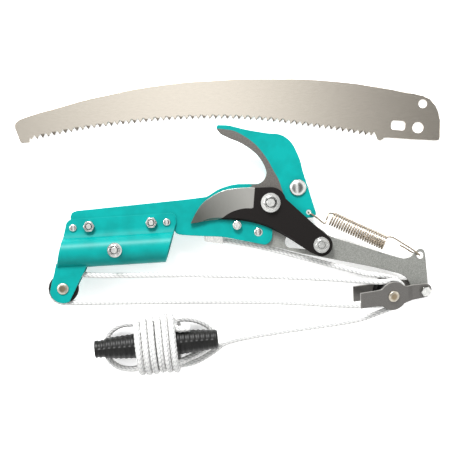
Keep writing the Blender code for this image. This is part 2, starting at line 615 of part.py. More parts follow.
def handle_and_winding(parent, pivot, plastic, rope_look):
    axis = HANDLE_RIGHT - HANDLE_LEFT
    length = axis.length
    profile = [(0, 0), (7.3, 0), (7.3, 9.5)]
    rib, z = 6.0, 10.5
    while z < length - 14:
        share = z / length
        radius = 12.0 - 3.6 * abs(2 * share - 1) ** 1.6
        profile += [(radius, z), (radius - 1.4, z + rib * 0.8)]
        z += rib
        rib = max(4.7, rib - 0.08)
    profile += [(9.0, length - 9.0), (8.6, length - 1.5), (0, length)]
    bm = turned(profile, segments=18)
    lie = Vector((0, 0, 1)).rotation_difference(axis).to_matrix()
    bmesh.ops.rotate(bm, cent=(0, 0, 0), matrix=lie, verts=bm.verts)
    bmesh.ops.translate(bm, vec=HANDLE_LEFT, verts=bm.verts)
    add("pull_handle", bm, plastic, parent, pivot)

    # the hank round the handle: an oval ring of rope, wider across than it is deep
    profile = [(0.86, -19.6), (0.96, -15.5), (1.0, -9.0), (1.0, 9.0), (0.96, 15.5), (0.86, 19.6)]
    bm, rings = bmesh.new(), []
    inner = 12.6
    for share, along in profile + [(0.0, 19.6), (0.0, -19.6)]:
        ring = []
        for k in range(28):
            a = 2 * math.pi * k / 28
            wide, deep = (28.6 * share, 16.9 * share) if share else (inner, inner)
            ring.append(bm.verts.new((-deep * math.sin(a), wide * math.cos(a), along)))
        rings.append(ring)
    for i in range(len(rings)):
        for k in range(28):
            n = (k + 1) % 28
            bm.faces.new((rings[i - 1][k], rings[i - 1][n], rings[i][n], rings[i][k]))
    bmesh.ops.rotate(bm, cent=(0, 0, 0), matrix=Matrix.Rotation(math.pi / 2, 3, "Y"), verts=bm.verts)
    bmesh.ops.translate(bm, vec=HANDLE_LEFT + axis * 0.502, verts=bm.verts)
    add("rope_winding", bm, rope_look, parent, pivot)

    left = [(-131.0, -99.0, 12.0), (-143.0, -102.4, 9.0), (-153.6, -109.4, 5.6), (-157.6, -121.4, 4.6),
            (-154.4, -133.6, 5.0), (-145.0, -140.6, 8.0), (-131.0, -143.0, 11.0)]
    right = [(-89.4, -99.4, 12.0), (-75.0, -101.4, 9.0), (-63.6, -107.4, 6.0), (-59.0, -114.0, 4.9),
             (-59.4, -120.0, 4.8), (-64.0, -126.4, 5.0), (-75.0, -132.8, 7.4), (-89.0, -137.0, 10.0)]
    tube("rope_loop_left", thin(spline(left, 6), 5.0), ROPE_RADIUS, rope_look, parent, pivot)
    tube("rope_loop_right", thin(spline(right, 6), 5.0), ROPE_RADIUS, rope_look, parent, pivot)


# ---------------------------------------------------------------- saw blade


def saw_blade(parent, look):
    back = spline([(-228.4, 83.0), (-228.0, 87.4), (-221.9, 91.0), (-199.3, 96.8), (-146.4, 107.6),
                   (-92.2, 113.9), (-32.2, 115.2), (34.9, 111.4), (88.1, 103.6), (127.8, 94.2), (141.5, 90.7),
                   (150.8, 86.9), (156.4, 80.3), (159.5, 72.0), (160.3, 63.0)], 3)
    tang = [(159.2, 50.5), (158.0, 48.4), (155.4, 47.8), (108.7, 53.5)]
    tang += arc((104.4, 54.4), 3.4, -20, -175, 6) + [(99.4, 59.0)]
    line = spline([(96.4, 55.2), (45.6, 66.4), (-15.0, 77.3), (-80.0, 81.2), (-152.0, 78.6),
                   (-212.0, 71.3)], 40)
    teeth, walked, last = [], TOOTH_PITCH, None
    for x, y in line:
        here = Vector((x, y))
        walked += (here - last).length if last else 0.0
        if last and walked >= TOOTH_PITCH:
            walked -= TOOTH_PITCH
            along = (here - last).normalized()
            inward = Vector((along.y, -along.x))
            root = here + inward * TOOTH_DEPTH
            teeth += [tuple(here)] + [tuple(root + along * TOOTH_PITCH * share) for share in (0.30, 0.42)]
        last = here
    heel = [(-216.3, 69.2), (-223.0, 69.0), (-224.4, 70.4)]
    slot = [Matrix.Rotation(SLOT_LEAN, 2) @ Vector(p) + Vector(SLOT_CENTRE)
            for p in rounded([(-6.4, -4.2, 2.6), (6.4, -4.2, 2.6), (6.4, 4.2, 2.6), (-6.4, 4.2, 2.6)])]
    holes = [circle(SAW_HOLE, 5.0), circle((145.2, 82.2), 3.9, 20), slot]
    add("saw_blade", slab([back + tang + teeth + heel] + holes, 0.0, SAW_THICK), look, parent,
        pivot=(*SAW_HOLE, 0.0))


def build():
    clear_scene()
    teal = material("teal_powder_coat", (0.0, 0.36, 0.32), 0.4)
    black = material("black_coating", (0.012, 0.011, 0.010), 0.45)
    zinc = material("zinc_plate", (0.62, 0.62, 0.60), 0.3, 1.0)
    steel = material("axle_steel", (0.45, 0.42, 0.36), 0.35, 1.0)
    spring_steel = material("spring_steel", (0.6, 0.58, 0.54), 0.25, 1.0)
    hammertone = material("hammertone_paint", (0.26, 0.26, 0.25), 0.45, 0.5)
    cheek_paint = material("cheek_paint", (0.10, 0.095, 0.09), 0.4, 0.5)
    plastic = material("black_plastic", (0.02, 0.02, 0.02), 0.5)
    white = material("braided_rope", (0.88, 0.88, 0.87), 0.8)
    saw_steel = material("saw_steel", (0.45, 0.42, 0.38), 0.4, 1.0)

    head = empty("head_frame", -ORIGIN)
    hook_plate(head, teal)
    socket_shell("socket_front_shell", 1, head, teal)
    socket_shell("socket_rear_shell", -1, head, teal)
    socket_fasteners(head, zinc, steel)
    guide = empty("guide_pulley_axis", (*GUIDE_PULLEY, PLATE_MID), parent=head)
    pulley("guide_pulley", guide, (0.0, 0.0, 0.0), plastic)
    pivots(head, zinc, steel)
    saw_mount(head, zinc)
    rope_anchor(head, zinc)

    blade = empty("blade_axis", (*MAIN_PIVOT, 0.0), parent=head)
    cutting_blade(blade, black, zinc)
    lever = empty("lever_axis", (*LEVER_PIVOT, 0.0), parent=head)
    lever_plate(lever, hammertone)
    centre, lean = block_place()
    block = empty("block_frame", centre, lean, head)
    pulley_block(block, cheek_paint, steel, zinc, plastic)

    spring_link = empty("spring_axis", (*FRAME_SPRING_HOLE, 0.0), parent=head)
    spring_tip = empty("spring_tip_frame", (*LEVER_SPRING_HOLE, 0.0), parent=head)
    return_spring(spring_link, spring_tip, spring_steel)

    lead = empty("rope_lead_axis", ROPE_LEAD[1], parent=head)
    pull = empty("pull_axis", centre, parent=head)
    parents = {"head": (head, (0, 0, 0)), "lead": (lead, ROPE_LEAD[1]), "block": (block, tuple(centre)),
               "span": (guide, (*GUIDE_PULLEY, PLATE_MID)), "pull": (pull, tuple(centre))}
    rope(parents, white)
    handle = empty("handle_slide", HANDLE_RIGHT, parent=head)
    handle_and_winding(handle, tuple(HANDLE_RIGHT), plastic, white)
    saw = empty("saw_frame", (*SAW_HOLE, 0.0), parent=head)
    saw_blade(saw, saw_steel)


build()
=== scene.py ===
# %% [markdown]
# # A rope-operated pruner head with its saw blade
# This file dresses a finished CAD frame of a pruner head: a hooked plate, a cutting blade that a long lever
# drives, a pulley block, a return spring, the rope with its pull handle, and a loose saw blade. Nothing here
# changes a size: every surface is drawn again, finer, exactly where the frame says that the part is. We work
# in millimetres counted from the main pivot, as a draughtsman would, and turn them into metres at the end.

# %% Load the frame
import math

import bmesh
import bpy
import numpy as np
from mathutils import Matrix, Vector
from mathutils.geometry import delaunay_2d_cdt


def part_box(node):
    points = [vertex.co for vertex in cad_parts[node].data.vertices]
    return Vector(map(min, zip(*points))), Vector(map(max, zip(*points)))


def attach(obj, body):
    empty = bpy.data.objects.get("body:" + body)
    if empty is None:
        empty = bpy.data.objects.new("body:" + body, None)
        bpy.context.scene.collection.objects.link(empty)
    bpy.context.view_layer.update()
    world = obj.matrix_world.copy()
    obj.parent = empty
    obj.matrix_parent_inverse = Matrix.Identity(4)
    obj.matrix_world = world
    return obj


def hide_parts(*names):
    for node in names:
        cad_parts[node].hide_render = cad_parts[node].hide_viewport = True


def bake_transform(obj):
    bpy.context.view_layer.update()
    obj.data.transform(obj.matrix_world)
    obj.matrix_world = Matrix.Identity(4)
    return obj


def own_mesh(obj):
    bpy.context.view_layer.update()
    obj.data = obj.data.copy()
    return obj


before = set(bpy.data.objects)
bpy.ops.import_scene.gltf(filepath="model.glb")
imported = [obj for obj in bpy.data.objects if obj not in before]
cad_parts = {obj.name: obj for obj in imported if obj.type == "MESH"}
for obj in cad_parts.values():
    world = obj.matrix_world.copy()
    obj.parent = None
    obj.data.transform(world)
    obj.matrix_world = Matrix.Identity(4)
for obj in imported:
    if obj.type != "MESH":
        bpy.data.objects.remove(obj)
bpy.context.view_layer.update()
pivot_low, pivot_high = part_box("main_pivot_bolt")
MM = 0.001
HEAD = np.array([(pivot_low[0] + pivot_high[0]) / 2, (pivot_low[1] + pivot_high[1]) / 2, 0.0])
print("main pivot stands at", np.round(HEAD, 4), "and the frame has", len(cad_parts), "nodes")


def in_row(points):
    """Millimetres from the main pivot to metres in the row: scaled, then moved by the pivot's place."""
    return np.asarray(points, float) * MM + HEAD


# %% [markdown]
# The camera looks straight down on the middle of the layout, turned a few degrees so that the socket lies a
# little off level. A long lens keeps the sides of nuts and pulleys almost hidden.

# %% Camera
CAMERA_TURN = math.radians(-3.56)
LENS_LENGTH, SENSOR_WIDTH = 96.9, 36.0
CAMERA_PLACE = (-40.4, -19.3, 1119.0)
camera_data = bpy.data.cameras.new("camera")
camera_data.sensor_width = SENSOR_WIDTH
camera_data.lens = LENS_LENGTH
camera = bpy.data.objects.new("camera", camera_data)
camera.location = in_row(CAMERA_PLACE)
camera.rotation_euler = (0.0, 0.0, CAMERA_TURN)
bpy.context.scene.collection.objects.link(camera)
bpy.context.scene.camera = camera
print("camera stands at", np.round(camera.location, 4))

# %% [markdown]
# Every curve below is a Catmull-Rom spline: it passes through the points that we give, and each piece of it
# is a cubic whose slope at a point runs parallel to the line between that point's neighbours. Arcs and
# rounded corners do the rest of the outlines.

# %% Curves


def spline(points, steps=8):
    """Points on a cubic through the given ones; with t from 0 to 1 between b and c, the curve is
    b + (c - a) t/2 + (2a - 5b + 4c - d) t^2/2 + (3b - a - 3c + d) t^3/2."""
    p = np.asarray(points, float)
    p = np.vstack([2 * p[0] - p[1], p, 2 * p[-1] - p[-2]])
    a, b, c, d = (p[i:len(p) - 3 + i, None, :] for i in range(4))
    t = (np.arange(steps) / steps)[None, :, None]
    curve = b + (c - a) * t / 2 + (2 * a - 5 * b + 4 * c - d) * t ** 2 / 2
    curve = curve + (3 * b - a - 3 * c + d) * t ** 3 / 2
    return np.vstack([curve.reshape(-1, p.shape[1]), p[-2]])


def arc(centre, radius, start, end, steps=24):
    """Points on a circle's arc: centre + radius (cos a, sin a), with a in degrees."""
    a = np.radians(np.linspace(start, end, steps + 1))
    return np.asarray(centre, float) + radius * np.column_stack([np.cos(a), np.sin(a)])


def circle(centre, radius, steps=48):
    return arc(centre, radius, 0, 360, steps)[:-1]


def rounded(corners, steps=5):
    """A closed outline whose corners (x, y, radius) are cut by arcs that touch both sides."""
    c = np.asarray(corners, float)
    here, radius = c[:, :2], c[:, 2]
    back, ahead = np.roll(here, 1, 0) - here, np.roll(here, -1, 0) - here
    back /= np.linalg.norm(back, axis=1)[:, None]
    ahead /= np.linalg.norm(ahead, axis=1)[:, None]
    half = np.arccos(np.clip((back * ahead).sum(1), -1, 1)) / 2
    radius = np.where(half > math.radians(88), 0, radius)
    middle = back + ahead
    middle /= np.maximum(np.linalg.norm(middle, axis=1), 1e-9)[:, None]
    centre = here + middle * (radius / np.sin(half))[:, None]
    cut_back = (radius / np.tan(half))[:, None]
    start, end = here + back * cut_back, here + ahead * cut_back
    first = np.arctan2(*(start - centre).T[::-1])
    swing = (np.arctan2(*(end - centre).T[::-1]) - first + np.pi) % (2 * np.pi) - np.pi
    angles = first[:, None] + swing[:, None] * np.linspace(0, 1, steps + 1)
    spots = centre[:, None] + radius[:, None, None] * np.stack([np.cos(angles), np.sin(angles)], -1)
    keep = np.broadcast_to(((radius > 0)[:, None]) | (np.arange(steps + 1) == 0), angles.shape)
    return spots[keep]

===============

## Your objective:
Everything from the line containing "rope_anchor(head, zinc)" down to the line containing "points = [vertex.co" should be repeated exactly, with both end lines kept and no other lines added.

## Answer to this exercise:
    rope_anchor(head, zinc)

    blade = empty("blade_axis", (*MAIN_PIVOT, 0.0), parent=head)
    cutting_blade(blade, black, zinc)
    lever = empty("lever_axis", (*LEVER_PIVOT, 0.0), parent=head)
    lever_plate(lever, hammertone)
    centre, lean = block_place()
    block = empty("block_frame", centre, lean, head)
    pulley_block(block, cheek_paint, steel, zinc, plastic)

    spring_link = empty("spring_axis", (*FRAME_SPRING_HOLE, 0.0), parent=head)
    spring_tip = empty("spring_tip_frame", (*LEVER_SPRING_HOLE, 0.0), parent=head)
    return_spring(spring_link, spring_tip, spring_steel)

    lead = empty("rope_lead_axis", ROPE_LEAD[1], parent=head)
    pull = empty("pull_axis", centre, parent=head)
    parents = {"head": (head, (0, 0, 0)), "lead": (lead, ROPE_LEAD[1]), "block": (block, tuple(centre)),
               "span": (guide, (*GUIDE_PULLEY, PLATE_MID)), "pull": (pull, tuple(centre))}
    rope(parents, white)
    handle = empty("handle_slide", HANDLE_RIGHT, parent=head)
    handle_and_winding(handle, tuple(HANDLE_RIGHT), plastic, white)
    saw = empty("saw_frame", (*SAW_HOLE, 0.0), parent=head)
    saw_blade(saw, saw_steel)


build()
=== scene.py ===
# %% [markdown]
# # A rope-operated pruner head with its saw blade
# This file dresses a finished CAD frame of a pruner head: a hooked plate, a cutting blade that a long lever
# drives, a pulley block, a return spring, the rope with its pull handle, and a loose saw blade. Nothing here
# changes a size: every surface is drawn again, finer, exactly where the frame says that the part is. We work
# in millimetres counted from the main pivot, as a draughtsman would, and turn them into metres at the end.

# %% Load the frame
import math

import bmesh
import bpy
import numpy as np
from mathutils import Matrix, Vector
from mathutils.geometry import delaunay_2d_cdt


def part_box(node):
    points = [vertex.co for vertex in cad_parts[node].data.vertices]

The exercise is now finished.